**PROBLEM REQUIREMENTS**
For this exercise, write out exactly, and only, the lines running from the line that contains "sleeve_tip = gland_axis(sleeve_end)" through the line that contains "if empty is".

**SOURCE DATA**
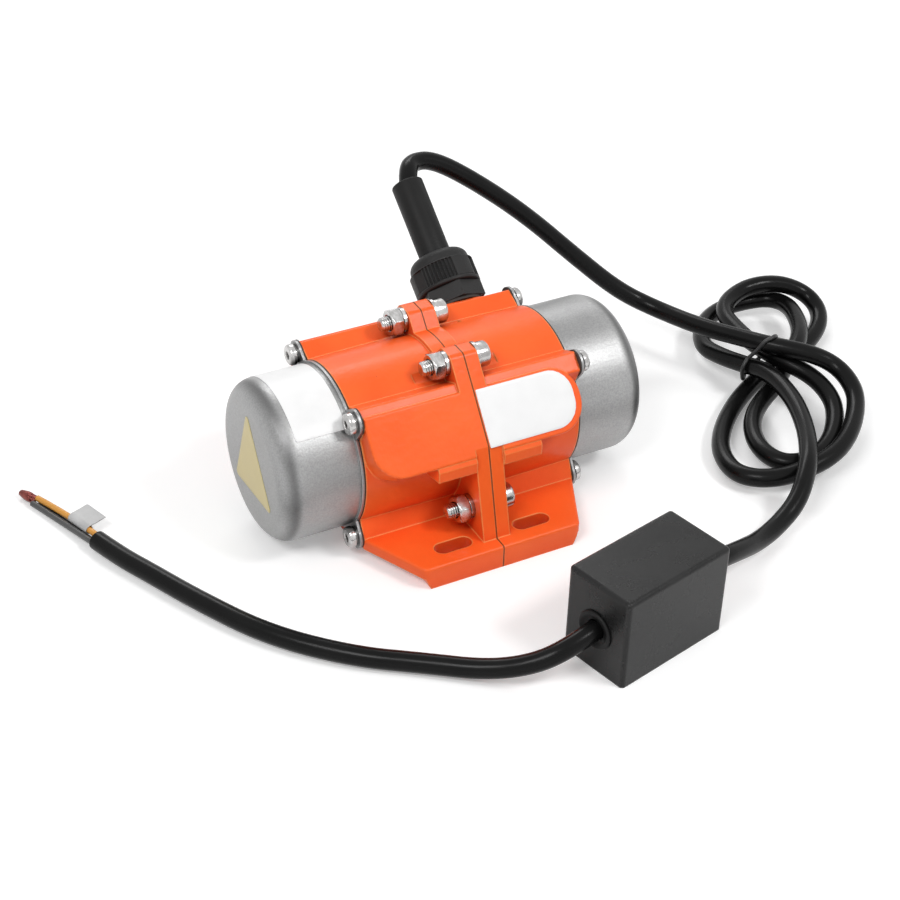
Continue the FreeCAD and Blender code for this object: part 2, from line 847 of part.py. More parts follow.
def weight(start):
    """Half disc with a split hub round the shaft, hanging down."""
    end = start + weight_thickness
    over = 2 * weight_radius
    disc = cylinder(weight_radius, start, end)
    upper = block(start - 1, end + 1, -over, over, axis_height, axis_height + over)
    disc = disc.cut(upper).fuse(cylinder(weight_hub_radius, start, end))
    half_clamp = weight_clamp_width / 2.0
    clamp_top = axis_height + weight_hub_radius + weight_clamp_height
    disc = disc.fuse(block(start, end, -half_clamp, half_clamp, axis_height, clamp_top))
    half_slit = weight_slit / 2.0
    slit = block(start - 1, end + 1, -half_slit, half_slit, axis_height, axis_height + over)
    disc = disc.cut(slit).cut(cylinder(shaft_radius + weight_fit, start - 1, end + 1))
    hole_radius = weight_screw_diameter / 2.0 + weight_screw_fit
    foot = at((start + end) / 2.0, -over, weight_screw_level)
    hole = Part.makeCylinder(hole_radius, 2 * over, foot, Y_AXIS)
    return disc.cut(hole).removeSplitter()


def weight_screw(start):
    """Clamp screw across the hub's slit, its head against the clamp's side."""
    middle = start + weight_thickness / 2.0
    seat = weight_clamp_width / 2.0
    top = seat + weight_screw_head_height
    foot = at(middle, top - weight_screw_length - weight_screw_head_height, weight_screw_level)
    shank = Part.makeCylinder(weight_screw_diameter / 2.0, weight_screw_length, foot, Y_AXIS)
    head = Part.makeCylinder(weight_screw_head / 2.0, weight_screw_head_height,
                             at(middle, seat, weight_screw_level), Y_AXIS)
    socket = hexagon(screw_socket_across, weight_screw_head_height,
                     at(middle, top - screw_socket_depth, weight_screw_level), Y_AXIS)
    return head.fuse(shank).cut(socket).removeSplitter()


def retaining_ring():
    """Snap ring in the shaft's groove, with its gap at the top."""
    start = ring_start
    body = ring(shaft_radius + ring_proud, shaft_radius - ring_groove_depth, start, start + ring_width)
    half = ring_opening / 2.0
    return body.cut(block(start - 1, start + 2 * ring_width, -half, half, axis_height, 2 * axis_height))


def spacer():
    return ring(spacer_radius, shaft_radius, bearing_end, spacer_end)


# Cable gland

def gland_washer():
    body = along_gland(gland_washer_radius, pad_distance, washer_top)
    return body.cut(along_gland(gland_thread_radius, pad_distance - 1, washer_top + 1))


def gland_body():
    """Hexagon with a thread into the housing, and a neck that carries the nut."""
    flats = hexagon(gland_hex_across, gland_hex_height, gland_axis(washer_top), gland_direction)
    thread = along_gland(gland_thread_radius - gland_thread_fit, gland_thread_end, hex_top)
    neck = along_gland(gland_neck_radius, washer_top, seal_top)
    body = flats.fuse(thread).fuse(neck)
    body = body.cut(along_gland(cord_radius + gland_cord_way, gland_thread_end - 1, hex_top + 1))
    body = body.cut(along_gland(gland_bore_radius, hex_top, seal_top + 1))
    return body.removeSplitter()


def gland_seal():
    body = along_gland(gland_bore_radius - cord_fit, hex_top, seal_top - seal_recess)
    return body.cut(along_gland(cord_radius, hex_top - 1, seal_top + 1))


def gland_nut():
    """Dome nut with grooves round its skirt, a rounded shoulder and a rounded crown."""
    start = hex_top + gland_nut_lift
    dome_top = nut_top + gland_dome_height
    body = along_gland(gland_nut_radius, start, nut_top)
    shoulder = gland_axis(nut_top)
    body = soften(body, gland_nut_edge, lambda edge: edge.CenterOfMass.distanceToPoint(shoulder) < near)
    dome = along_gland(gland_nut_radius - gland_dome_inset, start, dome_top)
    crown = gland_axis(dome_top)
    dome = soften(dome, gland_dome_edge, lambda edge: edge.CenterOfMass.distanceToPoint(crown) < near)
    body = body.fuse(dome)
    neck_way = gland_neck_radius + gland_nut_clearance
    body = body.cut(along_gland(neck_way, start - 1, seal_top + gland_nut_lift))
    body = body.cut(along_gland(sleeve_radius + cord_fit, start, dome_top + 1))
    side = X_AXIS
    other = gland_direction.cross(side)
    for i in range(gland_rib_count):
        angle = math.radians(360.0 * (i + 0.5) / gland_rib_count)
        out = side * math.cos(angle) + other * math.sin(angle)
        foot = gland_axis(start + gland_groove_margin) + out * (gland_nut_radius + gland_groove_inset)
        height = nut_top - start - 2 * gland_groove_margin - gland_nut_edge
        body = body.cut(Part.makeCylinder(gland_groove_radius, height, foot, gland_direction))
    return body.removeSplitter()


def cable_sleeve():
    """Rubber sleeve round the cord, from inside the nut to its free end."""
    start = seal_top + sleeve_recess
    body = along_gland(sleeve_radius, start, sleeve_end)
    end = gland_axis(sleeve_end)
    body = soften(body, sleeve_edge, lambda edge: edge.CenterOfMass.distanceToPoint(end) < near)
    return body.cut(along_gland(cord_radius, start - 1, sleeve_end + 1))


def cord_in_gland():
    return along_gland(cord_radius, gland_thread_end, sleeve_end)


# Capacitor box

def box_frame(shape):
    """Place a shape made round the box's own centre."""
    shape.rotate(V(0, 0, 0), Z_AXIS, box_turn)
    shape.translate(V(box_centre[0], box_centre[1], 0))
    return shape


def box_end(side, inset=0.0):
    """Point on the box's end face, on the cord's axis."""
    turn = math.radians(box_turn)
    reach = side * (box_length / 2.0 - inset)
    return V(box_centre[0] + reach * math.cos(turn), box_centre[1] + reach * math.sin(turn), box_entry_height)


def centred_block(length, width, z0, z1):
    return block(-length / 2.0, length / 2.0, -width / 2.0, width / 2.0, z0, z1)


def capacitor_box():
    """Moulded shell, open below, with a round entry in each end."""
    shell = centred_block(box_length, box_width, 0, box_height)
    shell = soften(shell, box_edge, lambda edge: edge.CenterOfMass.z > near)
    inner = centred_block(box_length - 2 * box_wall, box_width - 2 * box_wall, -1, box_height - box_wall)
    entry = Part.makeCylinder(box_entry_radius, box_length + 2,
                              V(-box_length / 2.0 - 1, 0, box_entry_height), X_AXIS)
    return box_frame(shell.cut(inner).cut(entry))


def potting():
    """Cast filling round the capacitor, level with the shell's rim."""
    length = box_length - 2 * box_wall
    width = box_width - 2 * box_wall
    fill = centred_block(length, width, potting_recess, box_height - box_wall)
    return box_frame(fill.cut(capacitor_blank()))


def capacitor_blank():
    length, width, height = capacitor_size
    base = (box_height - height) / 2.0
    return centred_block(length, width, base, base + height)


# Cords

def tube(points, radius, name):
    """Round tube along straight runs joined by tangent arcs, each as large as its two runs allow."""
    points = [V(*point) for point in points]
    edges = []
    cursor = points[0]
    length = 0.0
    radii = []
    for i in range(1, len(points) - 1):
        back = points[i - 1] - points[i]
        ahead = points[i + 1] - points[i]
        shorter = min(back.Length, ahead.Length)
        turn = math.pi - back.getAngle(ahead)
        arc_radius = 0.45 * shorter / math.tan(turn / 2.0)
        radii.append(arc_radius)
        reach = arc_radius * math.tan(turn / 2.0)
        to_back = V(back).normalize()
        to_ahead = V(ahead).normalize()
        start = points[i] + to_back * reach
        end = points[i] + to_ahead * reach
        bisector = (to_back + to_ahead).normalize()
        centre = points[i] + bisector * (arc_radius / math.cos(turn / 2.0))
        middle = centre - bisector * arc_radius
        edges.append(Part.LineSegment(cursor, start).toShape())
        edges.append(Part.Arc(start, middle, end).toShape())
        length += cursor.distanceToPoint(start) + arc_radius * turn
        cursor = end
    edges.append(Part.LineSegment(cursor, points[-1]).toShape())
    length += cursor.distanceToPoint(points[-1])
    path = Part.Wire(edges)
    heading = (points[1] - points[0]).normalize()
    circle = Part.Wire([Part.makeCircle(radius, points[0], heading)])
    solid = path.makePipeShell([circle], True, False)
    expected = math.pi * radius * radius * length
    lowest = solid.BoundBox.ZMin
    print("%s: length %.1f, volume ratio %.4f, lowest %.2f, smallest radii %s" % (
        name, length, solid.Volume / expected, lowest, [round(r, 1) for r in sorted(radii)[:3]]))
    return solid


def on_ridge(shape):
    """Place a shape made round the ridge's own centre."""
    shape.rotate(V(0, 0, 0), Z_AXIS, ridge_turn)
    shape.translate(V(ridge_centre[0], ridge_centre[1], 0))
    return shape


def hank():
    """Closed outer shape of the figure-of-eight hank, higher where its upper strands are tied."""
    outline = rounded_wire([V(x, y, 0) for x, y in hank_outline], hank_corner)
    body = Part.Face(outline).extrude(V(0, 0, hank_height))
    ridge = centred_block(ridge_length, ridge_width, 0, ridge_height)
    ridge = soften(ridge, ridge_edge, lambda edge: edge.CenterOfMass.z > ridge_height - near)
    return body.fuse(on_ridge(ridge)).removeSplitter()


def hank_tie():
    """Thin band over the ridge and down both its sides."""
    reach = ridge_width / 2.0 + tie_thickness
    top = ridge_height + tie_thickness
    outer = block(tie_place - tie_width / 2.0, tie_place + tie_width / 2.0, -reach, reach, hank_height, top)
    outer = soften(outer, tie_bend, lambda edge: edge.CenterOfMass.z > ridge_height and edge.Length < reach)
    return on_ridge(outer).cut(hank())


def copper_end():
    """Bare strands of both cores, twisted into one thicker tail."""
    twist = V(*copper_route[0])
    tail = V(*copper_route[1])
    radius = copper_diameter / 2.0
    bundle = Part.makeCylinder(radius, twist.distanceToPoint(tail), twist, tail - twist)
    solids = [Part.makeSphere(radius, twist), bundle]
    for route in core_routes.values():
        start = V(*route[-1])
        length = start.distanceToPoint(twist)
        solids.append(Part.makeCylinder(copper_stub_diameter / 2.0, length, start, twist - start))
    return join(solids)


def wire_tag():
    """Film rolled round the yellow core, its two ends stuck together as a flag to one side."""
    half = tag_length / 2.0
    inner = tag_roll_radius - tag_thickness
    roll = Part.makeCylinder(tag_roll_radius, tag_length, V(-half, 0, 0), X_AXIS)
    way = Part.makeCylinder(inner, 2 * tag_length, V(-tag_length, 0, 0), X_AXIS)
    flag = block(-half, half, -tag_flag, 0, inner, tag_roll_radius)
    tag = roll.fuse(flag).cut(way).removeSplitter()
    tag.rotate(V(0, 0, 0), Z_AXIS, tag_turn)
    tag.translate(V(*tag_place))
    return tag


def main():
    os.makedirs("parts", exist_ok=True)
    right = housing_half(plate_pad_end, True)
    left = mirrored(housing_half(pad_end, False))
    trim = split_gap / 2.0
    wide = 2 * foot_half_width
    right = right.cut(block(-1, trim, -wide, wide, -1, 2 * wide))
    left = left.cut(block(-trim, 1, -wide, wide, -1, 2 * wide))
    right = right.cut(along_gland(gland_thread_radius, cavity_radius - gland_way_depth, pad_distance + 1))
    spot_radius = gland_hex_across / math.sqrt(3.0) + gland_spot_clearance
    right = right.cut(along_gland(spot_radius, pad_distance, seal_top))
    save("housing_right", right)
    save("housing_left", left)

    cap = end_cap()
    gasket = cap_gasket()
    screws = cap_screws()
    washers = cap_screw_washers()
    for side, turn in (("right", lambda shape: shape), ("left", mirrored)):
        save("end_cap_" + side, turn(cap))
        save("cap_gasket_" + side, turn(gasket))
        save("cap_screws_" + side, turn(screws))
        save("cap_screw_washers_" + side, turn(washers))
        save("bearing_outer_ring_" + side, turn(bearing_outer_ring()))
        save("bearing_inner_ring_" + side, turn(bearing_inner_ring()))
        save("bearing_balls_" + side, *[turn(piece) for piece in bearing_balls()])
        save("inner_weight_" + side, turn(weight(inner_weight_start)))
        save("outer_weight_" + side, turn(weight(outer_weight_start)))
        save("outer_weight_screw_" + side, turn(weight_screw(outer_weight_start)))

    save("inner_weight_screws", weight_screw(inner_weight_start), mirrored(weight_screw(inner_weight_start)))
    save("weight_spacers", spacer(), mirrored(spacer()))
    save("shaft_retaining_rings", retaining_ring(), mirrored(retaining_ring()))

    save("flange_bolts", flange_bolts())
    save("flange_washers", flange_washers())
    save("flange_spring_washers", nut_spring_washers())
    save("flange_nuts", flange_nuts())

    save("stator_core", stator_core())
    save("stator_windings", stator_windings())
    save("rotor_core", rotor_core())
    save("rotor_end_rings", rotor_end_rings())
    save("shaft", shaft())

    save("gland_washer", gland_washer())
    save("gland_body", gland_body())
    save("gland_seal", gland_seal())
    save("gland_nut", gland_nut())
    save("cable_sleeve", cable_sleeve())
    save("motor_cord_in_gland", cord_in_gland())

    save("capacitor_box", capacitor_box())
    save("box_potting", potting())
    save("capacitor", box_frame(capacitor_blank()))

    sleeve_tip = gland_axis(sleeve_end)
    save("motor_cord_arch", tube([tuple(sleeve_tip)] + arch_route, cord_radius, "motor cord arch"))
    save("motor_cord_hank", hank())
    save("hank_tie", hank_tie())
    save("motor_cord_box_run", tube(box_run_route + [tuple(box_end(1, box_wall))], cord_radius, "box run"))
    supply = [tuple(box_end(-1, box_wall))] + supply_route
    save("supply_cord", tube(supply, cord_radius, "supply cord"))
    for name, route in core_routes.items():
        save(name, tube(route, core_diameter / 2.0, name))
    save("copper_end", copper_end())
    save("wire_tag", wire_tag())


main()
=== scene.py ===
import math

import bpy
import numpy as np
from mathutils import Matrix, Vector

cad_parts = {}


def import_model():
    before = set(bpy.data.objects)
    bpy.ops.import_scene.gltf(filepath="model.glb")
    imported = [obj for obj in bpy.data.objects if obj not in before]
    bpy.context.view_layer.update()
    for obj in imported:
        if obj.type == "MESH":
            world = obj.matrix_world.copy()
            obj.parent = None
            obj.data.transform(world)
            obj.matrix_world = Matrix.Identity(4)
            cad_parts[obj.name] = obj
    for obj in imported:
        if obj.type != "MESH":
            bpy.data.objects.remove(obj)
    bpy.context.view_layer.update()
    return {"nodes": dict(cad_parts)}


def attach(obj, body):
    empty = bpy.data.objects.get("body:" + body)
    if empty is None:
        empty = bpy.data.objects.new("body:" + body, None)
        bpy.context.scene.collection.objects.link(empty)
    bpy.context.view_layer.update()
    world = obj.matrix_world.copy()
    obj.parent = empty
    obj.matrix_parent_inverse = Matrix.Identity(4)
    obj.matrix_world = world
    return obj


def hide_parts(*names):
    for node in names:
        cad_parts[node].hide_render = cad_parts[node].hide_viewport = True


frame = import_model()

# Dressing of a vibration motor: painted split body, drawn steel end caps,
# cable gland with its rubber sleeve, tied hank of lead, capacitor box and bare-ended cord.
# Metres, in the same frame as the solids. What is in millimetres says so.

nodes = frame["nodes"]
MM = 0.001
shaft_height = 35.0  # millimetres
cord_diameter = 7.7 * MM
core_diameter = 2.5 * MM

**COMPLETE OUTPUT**
    sleeve_tip = gland_axis(sleeve_end)
    save("motor_cord_arch", tube([tuple(sleeve_tip)] + arch_route, cord_radius, "motor cord arch"))
    save("motor_cord_hank", hank())
    save("hank_tie", hank_tie())
    save("motor_cord_box_run", tube(box_run_route + [tuple(box_end(1, box_wall))], cord_radius, "box run"))
    supply = [tuple(box_end(-1, box_wall))] + supply_route
    save("supply_cord", tube(supply, cord_radius, "supply cord"))
    for name, route in core_routes.items():
        save(name, tube(route, core_diameter / 2.0, name))
    save("copper_end", copper_end())
    save("wire_tag", wire_tag())


main()
=== scene.py ===
import math

import bpy
import numpy as np
from mathutils import Matrix, Vector

cad_parts = {}


def import_model():
    before = set(bpy.data.objects)
    bpy.ops.import_scene.gltf(filepath="model.glb")
    imported = [obj for obj in bpy.data.objects if obj not in before]
    bpy.context.view_layer.update()
    for obj in imported:
        if obj.type == "MESH":
            world = obj.matrix_world.copy()
            obj.parent = None
            obj.data.transform(world)
            obj.matrix_world = Matrix.Identity(4)
            cad_parts[obj.name] = obj
    for obj in imported:
        if obj.type != "MESH":
            bpy.data.objects.remove(obj)
    bpy.context.view_layer.update()
    return {"nodes": dict(cad_parts)}


def attach(obj, body):
    empty = bpy.data.objects.get("body:" + body)
    if empty is None:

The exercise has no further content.